→ INFORMATION SHOWN
- - - - - - -

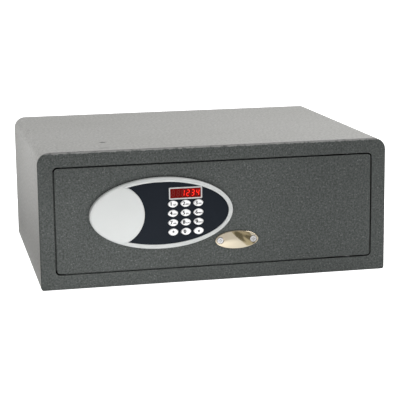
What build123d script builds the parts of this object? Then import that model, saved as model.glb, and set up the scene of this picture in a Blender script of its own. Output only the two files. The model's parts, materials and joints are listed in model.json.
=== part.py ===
from build123d import *

import os
from math import acos, cos, pi, radians, sin, tan

# In-room safe with a flush door, an oval keypad, motor driven bolts and a key override.
# Millimetres. The origin is the centre of the footprint, on the surface that the safe stands on.
# +X is to the right seen from the front, +Y is to the back and +Z is up.
# A pair such as (low, high) is a span along one axis. The rest pose is door shut, bolts drawn back.

# ---- driving dimensions -------------------------------------------------------------------------
CASE_W = 440.0
CASE_H = 170.0
CASE_D = 340.0
TOP_R = 15.0            # bend of the two upper long edges
BASE_R = 3.0            # bend of the two lower long edges
SHEET = 2.0             # wrap, base and back
PLATE = 4.0             # front frame and door
FRAME_EDGE_R = 1.2      # dressed outer edges of the front frame and the back panel
OPENING_EDGE_R = 0.6    # front edge round the opening
DOOR_EDGE_R = 0.7

OPENING_W = 404.0
OPENING_H = 134.0
OPENING_R = 6.0
DOOR_GAP = 1.8
STOP_X = (-190.0, 140.0)
STOP_THICK = 3.0
STOP_LIP = 2.7          # how far a stop's lip reaches behind the door
LIP_STEP = 0.5          # a lip stands this far clear of the back of the door
STRIKE_X = (-216.0, -202.5, -198.0)
STRIKE_Z = (24.0, 146.0)

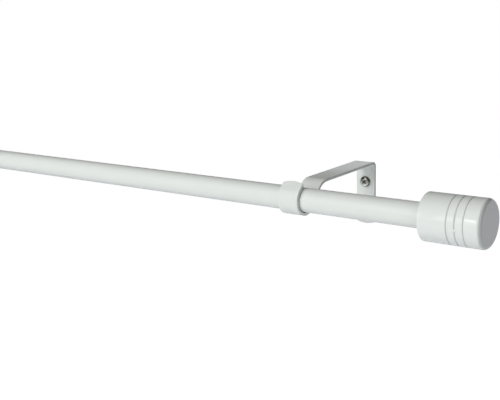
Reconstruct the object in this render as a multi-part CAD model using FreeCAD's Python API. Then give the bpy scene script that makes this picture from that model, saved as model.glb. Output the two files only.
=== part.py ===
import FreeCAD, Part
import math
import os

# Extendable curtain rod: telescoping steel tubes, grooved finials and hook brackets with their screws.
# Millimetres. The origin is the middle of the right bracket's two screws, on the wall.
# +X runs along the rod to the right finial, +Y goes into the wall and +Z is up.
# The rod is drawn pushed in: the inner tube's exposed end and the left bracket are at the left.

Vector = FreeCAD.Vector
X_AXIS = Vector(1, 0, 0)
Y_AXIS = Vector(0, 1, 0)
Z_AXIS = Vector(0, 0, 1)

# Rod
OUTER_TUBE_D = 19.0
OUTER_TUBE_WALL = 0.7
INNER_TUBE_D = 16.0
INNER_TUBE_WALL = 0.7
CLOSED_SPAN = 800.0
FINIAL_OVERHANG = 110.5

# Plastic guides between the two tubes
COLLAR_DEPTH = 12.0
COLLAR_LIP = 3.0
BUSH_LENGTH = 25.0
BUSH_END = 1.2
BUSH_END_BORE = 11.0

# Finials
FINIAL_D = 35.3
FINIAL_LENGTH = 45.8
FINIAL_FRONT_ROUND = 3.2
FINIAL_REAR_ROUND = 0.8
GROOVE_COUNT = 3
GROOVE_FIRST = 21.7
GROOVE_PITCH = 6.0
GROOVE_WIDTH = 1.1
GROOVE_DEPTH = 0.6
RIM_FLATS = 2

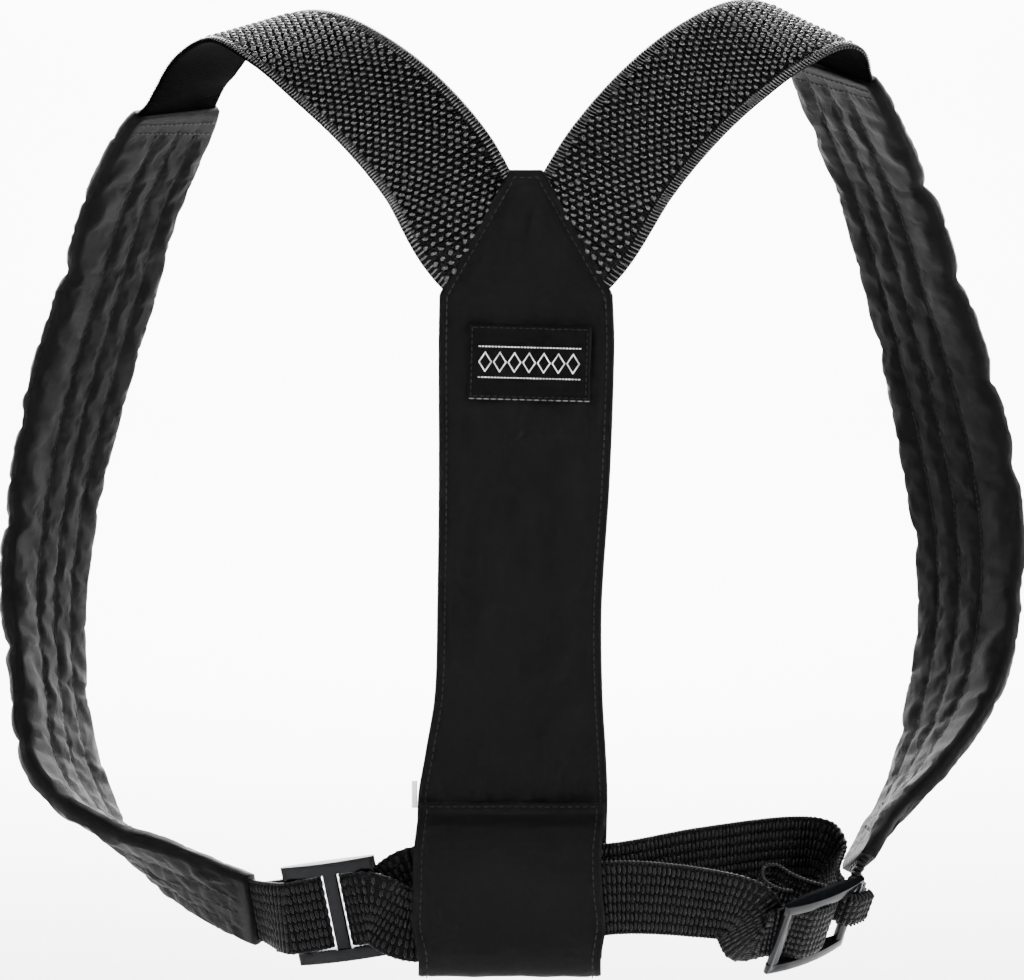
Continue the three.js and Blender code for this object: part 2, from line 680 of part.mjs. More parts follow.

- - - - - - -

→ PROMPT
Pull out every line containing "import".

→ SOLVED EXERCISE
What build123d script builds the parts of this object? Then import that model, saved as model.glb, and set up the scene of this picture in a Blender script of its own. Output only the two files. The model's parts, materials and joints are listed in model.json.
from build123d import *
import os
from math import acos, cos, pi, radians, sin, tan
import FreeCAD, Part
import math
import os